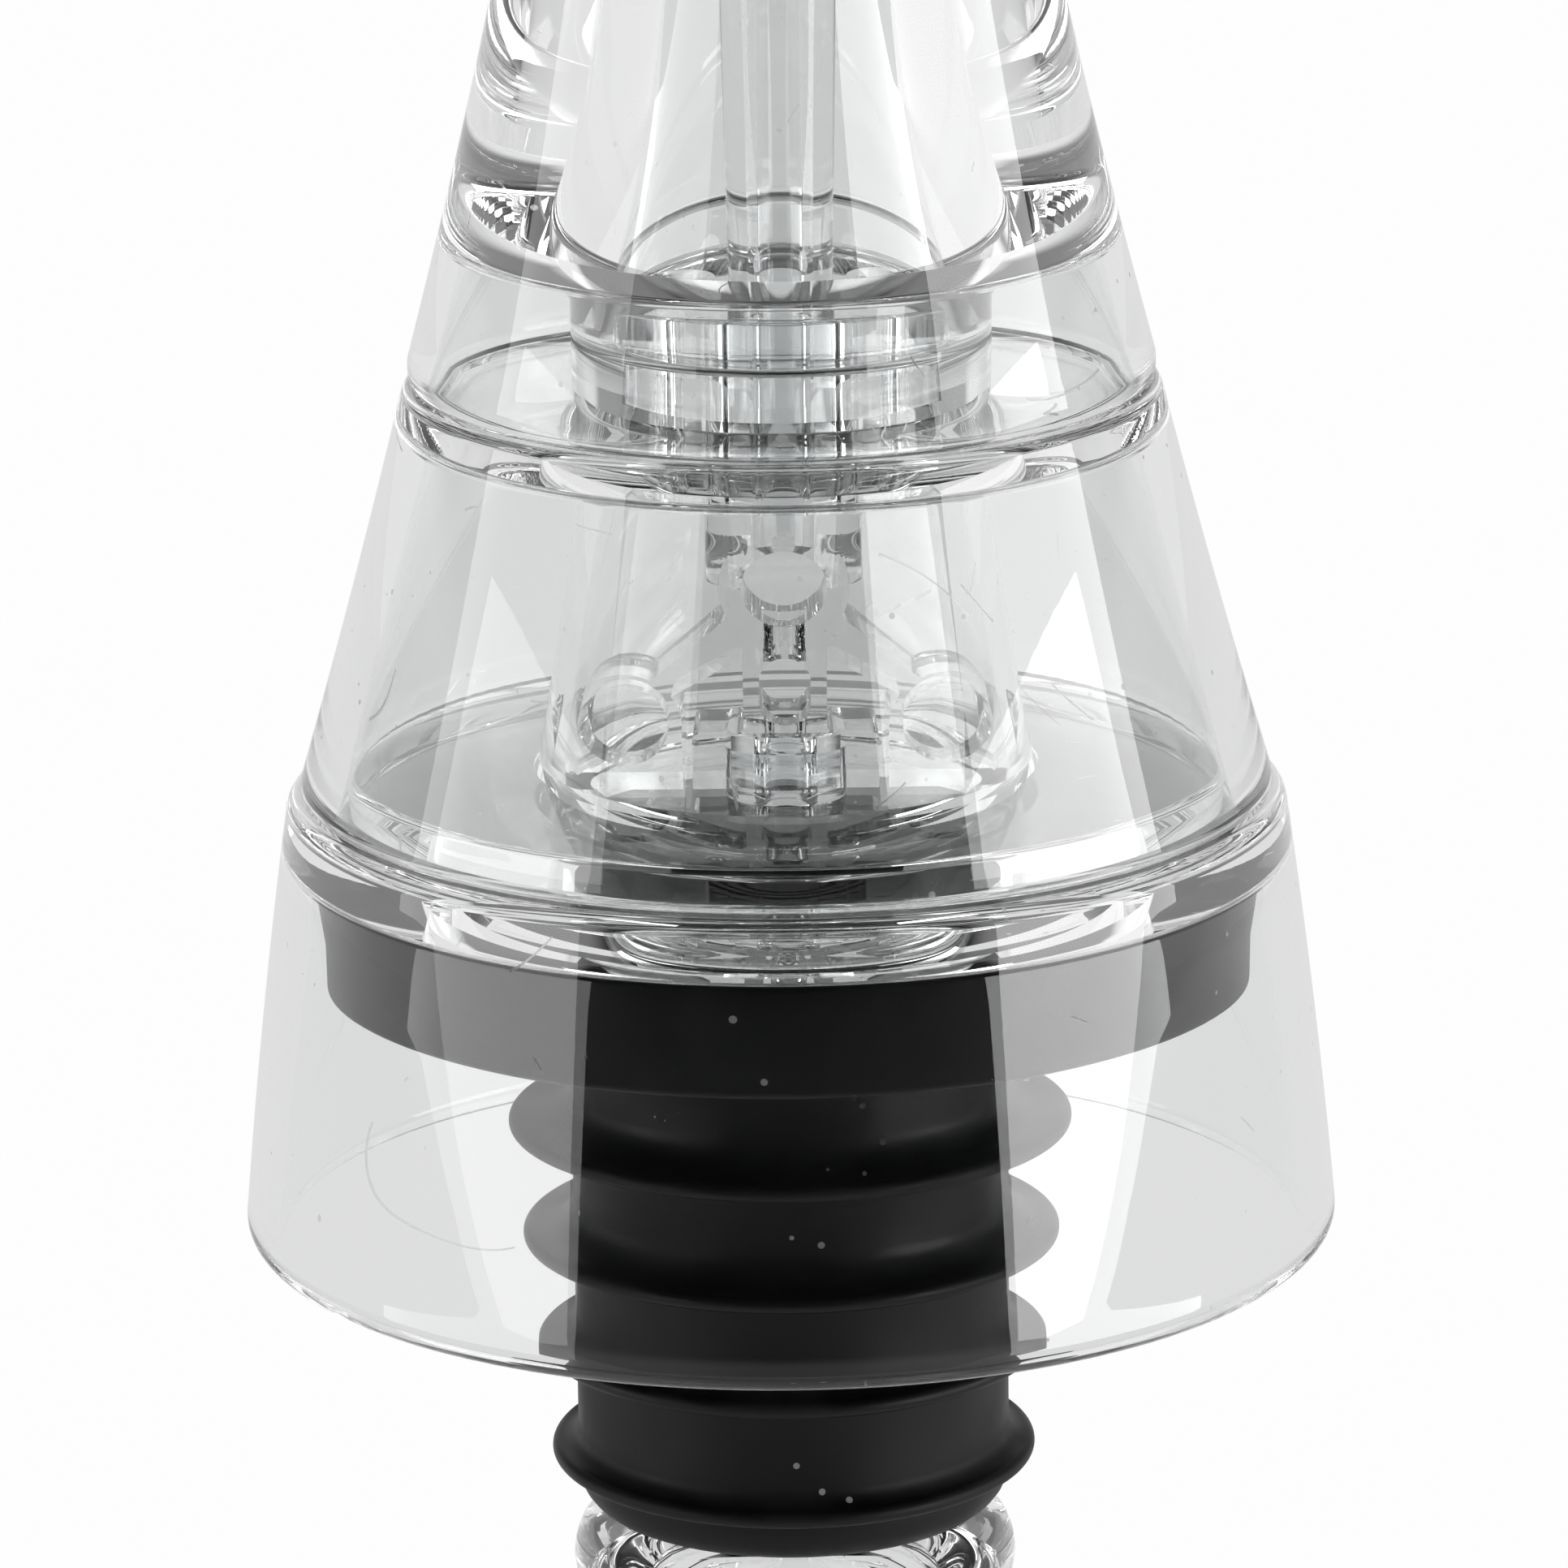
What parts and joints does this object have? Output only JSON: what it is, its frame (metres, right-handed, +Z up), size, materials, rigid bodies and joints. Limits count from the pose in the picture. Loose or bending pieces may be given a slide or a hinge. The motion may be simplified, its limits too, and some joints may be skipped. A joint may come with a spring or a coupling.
{
  "type": "wine aerator pourer",
  "caption": "Tiered clear plastic pourer with an aerating core, an oblique pouring lip and a bell skirt over a black finned rubber stopper for a bottle neck.",
  "frame": {"origin": "on the axis, in the plane of the stopper's seat, the flange underside that rests on the bottle's lip", "axes": "+Z up along the axis towards the spout, -Y towards the front, +X towards the tip of the lip"},
  "size_m": [0.046, 0.046, 0.1529],
  "materials": {
    "clear_plastic": "clear polished acrylic",
    "black_rubber": "matt black rubber"
  },
  "bodies": {
    "root": {"spout_body": "clear_plastic", "air_tube": "clear_plastic", "diffuser_disc": "clear_plastic", "mixing_body": "clear_plastic", "aerator_core": "clear_plastic", "core_cup": "clear_plastic", "return_tube": "clear_plastic", "bell_skirt": "clear_plastic", "stopper": "black_rubber", "inlet_pipe": "clear_plastic"}
  },
  "joints": []
}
===============
Repeat the material above in full, keeping every word.

TASK OUTPUT >>
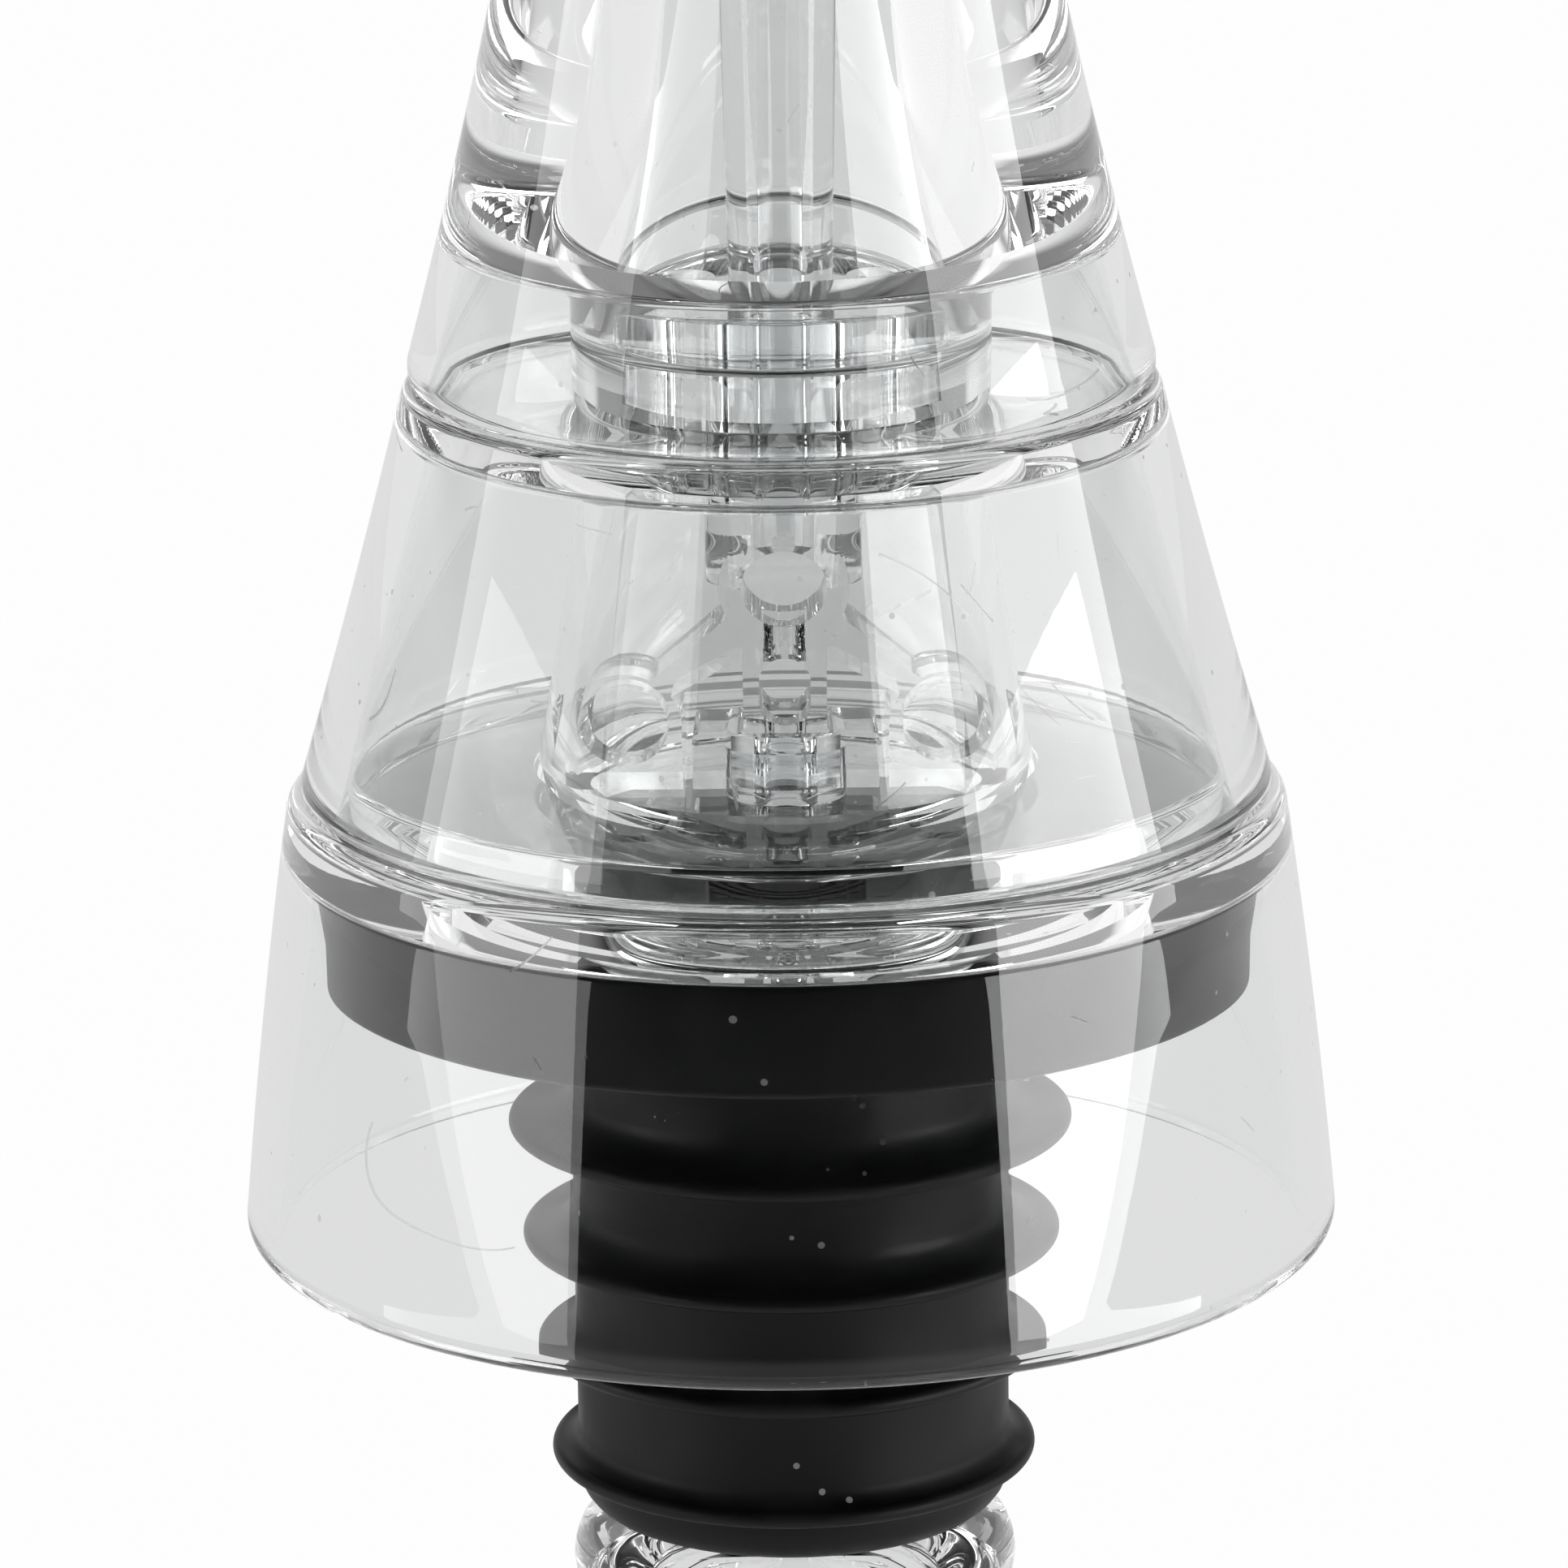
What parts and joints does this object have? Output only JSON: what it is, its frame (metres, right-handed, +Z up), size, materials, rigid bodies and joints. Limits count from the pose in the picture. Loose or bending pieces may be given a slide or a hinge. The motion may be simplified, its limits too, and some joints may be skipped. A joint may come with a spring or a coupling.
{
  "type": "wine aerator pourer",
  "caption": "Tiered clear plastic pourer with an aerating core, an oblique pouring lip and a bell skirt over a black finned rubber stopper for a bottle neck.",
  "frame": {"origin": "on the axis, in the plane of the stopper's seat, the flange underside that rests on the bottle's lip", "axes": "+Z up along the axis towards the spout, -Y towards the front, +X towards the tip of the lip"},
  "size_m": [0.046, 0.046, 0.1529],
  "materials": {
    "clear_plastic": "clear polished acrylic",
    "black_rubber": "matt black rubber"
  },
  "bodies": {
    "root": {"spout_body": "clear_plastic", "air_tube": "clear_plastic", "diffuser_disc": "clear_plastic", "mixing_body": "clear_plastic", "aerator_core": "clear_plastic", "core_cup": "clear_plastic", "return_tube": "clear_plastic", "bell_skirt": "clear_plastic", "stopper": "black_rubber", "inlet_pipe": "clear_plastic"}
  },
  "joints": []
}